Supplied data:
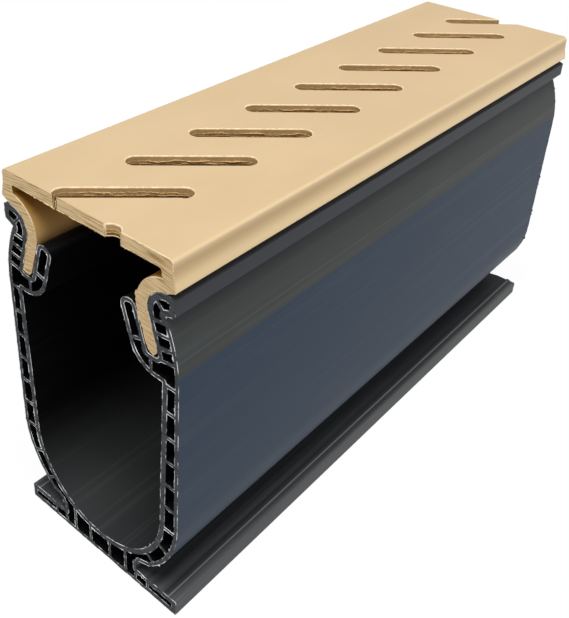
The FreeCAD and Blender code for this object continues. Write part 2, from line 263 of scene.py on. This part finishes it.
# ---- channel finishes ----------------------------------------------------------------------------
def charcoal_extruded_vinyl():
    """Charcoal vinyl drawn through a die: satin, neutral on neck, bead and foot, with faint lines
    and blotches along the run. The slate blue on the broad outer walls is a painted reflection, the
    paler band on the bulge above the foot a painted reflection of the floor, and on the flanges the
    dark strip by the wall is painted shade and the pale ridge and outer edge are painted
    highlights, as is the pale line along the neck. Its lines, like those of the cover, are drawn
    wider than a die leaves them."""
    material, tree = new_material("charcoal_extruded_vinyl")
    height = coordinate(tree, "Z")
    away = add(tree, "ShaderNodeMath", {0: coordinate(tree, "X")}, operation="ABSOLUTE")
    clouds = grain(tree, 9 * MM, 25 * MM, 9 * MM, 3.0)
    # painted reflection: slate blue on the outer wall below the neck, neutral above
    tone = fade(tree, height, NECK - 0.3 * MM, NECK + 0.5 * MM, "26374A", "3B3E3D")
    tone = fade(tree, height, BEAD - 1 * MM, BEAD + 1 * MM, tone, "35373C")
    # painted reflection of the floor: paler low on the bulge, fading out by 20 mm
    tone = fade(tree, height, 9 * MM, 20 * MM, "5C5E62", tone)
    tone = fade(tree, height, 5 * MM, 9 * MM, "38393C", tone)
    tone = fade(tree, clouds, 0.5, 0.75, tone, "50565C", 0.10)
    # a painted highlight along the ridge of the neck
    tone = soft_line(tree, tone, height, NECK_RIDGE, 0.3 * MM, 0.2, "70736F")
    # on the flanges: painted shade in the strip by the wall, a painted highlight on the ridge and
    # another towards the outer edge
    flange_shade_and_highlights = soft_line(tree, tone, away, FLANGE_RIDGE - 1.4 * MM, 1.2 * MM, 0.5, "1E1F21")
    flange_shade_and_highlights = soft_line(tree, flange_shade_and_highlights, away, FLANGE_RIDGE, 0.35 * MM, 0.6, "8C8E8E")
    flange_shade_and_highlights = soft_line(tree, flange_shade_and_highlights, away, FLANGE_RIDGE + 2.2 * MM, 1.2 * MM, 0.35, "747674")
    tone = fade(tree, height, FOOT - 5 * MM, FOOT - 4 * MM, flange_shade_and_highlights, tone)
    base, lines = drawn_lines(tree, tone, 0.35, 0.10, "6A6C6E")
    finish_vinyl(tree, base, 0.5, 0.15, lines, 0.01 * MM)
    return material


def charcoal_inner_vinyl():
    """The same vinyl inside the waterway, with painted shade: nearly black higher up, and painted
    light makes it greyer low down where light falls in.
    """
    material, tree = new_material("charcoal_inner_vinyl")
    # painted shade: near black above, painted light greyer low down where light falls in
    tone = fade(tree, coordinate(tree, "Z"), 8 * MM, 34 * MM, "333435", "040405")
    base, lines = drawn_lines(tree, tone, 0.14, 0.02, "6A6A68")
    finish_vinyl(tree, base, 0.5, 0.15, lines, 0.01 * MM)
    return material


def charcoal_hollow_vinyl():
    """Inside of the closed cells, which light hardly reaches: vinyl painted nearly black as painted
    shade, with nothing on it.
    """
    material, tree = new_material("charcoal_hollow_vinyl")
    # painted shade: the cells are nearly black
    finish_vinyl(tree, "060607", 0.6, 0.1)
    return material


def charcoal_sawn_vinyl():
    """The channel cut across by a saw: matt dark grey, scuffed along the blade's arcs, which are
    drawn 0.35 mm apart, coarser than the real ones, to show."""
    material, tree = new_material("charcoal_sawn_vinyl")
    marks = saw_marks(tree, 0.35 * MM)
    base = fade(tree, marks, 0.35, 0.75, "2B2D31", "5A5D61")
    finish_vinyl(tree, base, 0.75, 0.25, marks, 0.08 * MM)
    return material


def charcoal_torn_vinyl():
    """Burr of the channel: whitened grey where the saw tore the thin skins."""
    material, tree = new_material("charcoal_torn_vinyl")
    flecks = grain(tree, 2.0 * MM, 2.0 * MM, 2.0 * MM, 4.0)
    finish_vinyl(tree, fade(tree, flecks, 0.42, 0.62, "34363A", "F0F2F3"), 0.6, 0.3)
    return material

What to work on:
Print the listing above in its entirety, with every line exact.

Written response:
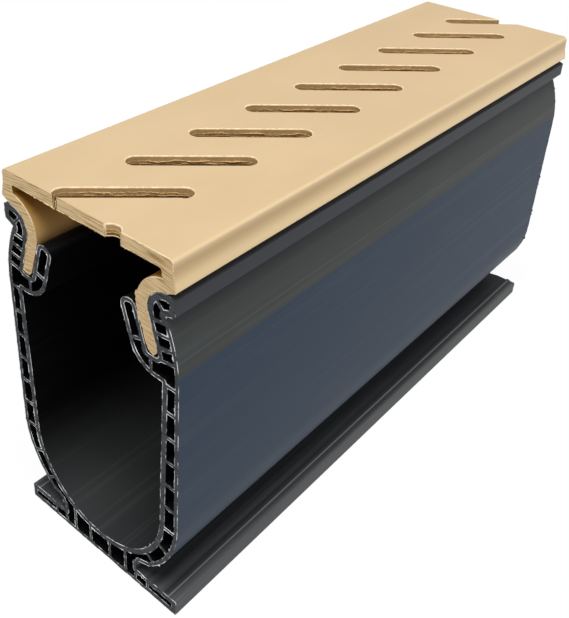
The FreeCAD and Blender code for this object continues. Write part 2, from line 263 of scene.py on. This part finishes it.
# ---- channel finishes ----------------------------------------------------------------------------
def charcoal_extruded_vinyl():
    """Charcoal vinyl drawn through a die: satin, neutral on neck, bead and foot, with faint lines
    and blotches along the run. The slate blue on the broad outer walls is a painted reflection, the
    paler band on the bulge above the foot a painted reflection of the floor, and on the flanges the
    dark strip by the wall is painted shade and the pale ridge and outer edge are painted
    highlights, as is the pale line along the neck. Its lines, like those of the cover, are drawn
    wider than a die leaves them."""
    material, tree = new_material("charcoal_extruded_vinyl")
    height = coordinate(tree, "Z")
    away = add(tree, "ShaderNodeMath", {0: coordinate(tree, "X")}, operation="ABSOLUTE")
    clouds = grain(tree, 9 * MM, 25 * MM, 9 * MM, 3.0)
    # painted reflection: slate blue on the outer wall below the neck, neutral above
    tone = fade(tree, height, NECK - 0.3 * MM, NECK + 0.5 * MM, "26374A", "3B3E3D")
    tone = fade(tree, height, BEAD - 1 * MM, BEAD + 1 * MM, tone, "35373C")
    # painted reflection of the floor: paler low on the bulge, fading out by 20 mm
    tone = fade(tree, height, 9 * MM, 20 * MM, "5C5E62", tone)
    tone = fade(tree, height, 5 * MM, 9 * MM, "38393C", tone)
    tone = fade(tree, clouds, 0.5, 0.75, tone, "50565C", 0.10)
    # a painted highlight along the ridge of the neck
    tone = soft_line(tree, tone, height, NECK_RIDGE, 0.3 * MM, 0.2, "70736F")
    # on the flanges: painted shade in the strip by the wall, a painted highlight on the ridge and
    # another towards the outer edge
    flange_shade_and_highlights = soft_line(tree, tone, away, FLANGE_RIDGE - 1.4 * MM, 1.2 * MM, 0.5, "1E1F21")
    flange_shade_and_highlights = soft_line(tree, flange_shade_and_highlights, away, FLANGE_RIDGE, 0.35 * MM, 0.6, "8C8E8E")
    flange_shade_and_highlights = soft_line(tree, flange_shade_and_highlights, away, FLANGE_RIDGE + 2.2 * MM, 1.2 * MM, 0.35, "747674")
    tone = fade(tree, height, FOOT - 5 * MM, FOOT - 4 * MM, flange_shade_and_highlights, tone)
    base, lines = drawn_lines(tree, tone, 0.35, 0.10, "6A6C6E")
    finish_vinyl(tree, base, 0.5, 0.15, lines, 0.01 * MM)
    return material


def charcoal_inner_vinyl():
    """The same vinyl inside the waterway, with painted shade: nearly black higher up, and painted
    light makes it greyer low down where light falls in.
    """
    material, tree = new_material("charcoal_inner_vinyl")
    # painted shade: near black above, painted light greyer low down where light falls in
    tone = fade(tree, coordinate(tree, "Z"), 8 * MM, 34 * MM, "333435", "040405")
    base, lines = drawn_lines(tree, tone, 0.14, 0.02, "6A6A68")
    finish_vinyl(tree, base, 0.5, 0.15, lines, 0.01 * MM)
    return material


def charcoal_hollow_vinyl():
    """Inside of the closed cells, which light hardly reaches: vinyl painted nearly black as painted
    shade, with nothing on it.
    """
    material, tree = new_material("charcoal_hollow_vinyl")
    # painted shade: the cells are nearly black
    finish_vinyl(tree, "060607", 0.6, 0.1)
    return material


def charcoal_sawn_vinyl():
    """The channel cut across by a saw: matt dark grey, scuffed along the blade's arcs, which are
    drawn 0.35 mm apart, coarser than the real ones, to show."""
    material, tree = new_material("charcoal_sawn_vinyl")
    marks = saw_marks(tree, 0.35 * MM)
    base = fade(tree, marks, 0.35, 0.75, "2B2D31", "5A5D61")
    finish_vinyl(tree, base, 0.75, 0.25, marks, 0.08 * MM)
    return material


def charcoal_torn_vinyl():
    """Burr of the channel: whitened grey where the saw tore the thin skins."""
    material, tree = new_material("charcoal_torn_vinyl")
    flecks = grain(tree, 2.0 * MM, 2.0 * MM, 2.0 * MM, 4.0)
    finish_vinyl(tree, fade(tree, flecks, 0.42, 0.62, "34363A", "F0F2F3"), 0.6, 0.3)
    return material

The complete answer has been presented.